# Gas in same trench as electric yeah ok



## czplumbing (Nov 24, 2014)

Just seeing how you guys feel about running Underground gas in same trench as electric. is it 12" minimum separation in all states?


----------



## Alan (Jun 18, 2008)

Even if they allowed it I would never do it. I went on one job where someone else had done all the rough and we went back for finish and the guy wanted a ball valve installed outside of the main house (ditch was dug) well what the frick, the water line was underneath the main electrical conduit. 

Not sure why they didn't put a valve there to begin with, but my god it would have taken 14 fittings to loop it around and up to the surface and then back down and looped back under the conduit.

Probably homeowner generaling his first house.

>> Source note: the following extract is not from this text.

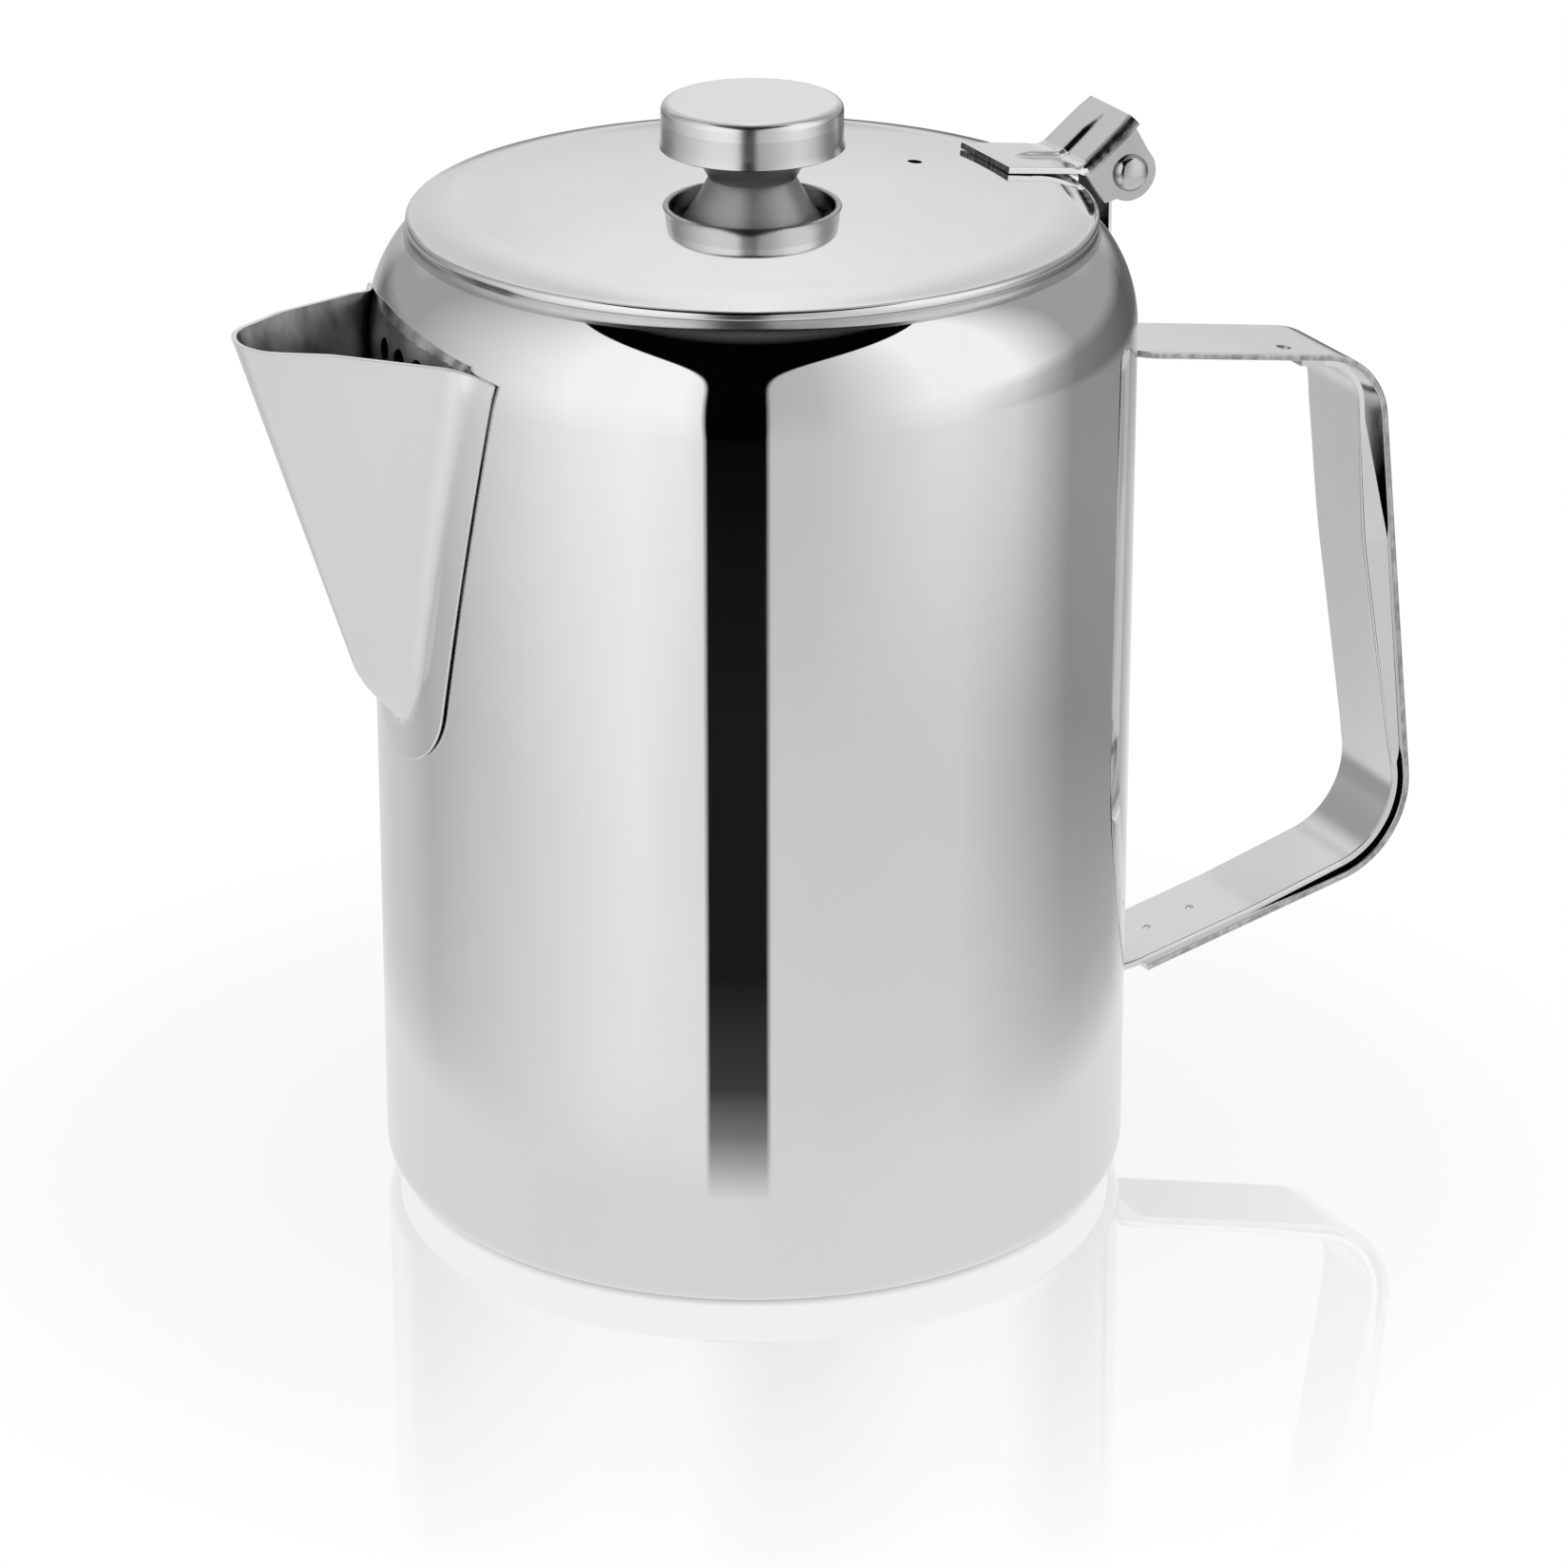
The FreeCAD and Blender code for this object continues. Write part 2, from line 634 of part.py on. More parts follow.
def main():
    os.makedirs("parts", exist_ok=True)
    save("body_shell", make_body())
    save("spout_shell", make_spout())
    save("handle_outer_strap", make_outer_strap())
    save("handle_inner_strap", make_inner_strap())
    save("hinge_bracket", make_bracket())
    save("hinge_rivet", make_rivet())
    save("hinge_leaf", make_leaf())
    save("lid_shell", make_lid())
    save("knob_cap", make_knob_cap())
    save("knob_stem", make_knob_stem())


main()
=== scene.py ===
import json
import math

import bmesh
import bpy
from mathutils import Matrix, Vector


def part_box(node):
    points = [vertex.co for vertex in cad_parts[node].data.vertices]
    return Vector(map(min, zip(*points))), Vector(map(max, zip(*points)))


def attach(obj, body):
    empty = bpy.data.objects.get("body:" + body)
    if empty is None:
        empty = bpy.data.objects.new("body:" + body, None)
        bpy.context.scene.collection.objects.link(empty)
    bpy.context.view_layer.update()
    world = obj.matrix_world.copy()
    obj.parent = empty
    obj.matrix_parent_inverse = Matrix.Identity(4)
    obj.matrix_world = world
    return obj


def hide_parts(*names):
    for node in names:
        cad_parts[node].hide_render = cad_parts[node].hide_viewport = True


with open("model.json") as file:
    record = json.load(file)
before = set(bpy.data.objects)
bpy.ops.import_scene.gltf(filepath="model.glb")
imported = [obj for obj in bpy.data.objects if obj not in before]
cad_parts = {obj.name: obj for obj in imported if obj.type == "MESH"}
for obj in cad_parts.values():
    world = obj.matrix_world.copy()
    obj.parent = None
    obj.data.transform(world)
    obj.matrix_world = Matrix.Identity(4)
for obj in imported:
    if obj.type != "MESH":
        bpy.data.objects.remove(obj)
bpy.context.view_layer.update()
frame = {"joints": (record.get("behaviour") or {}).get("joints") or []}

# Coffee pot. Outlines are worked out in millimetres and become metres in new_piece().
# The spout points along -X, the handle and the lid hinge are on +X, +Z is up.
MM = 0.001


def box_mm(node):
    """The lowest and highest corners of a CAD node's box."""
    low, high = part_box(node)
    return low / MM, high / MM


body_high = box_mm("body_shell")[1]
lid_low, lid_high = box_mm("lid_shell")
spout_low, spout_high = box_mm("spout_shell")
cap_low, cap_high = box_mm("knob_cap")
outer_low, outer_high = box_mm("handle_outer_strap")
inner_high = box_mm("handle_inner_strap")[1]
leaf_high = box_mm("hinge_leaf")[1]
bracket_low, bracket_high = box_mm("hinge_bracket")
rivet_high = box_mm("hinge_rivet")[1]
hinge_at = [value / MM for value in frame["joints"][0]["pos_m"]]
pivot = (hinge_at[0], hinge_at[2])

# ---- body
body_radius = body_high.x
body_wall = 0.8
base_corner_radius = 7.0
foot_ring_width = 8.0
base_recess = 1.2
shoulder_start = 149.0
shoulder_radius = 21.7
neck_radius = 55.6
neck_fillet = 1.5
neck_top = body_high.z
neck_satin_from = neck_top - 1.9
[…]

I can't imagine trying to find that stupid line someday when it starts leaking.


----------



## skoronesa (Oct 27, 2015)

Alan said:


> Even if they allowed it I would never do it. I went on one job where someone else had done all the rough and we went back for finish and the guy wanted a ball valve installed outside of the main house (ditch was dug) well what the frick, the water line was underneath the main electrical conduit.
> 
> Not sure why they didn't put a valve there to begin with, but my god it would have taken 14 fittings to loop it around and up to the surface and then back down and looped back under the conduit.
> 
> ...





Couldn't you have done a curb valve at an angle?




I am ok with the lines being in the same trench horizontally but not one above each other, assuming they are all proper distances apart and have the tape above them 12" below the surface.


Personally I think if you have the money and the machine there anyway the electric should be at least 24" deep and not just 18". I have never seen a conduit that didn't have water in it, especially not after the first time they freeze and crack.


----------



## Alan (Jun 18, 2008)

skoronesa said:


> Couldn't you have done a curb valve at an angle?



The entire thing went into the house that way. They bury the electrical conduit at 36, and the water line was under it, so someday that line will just have to be replaced completely.


----------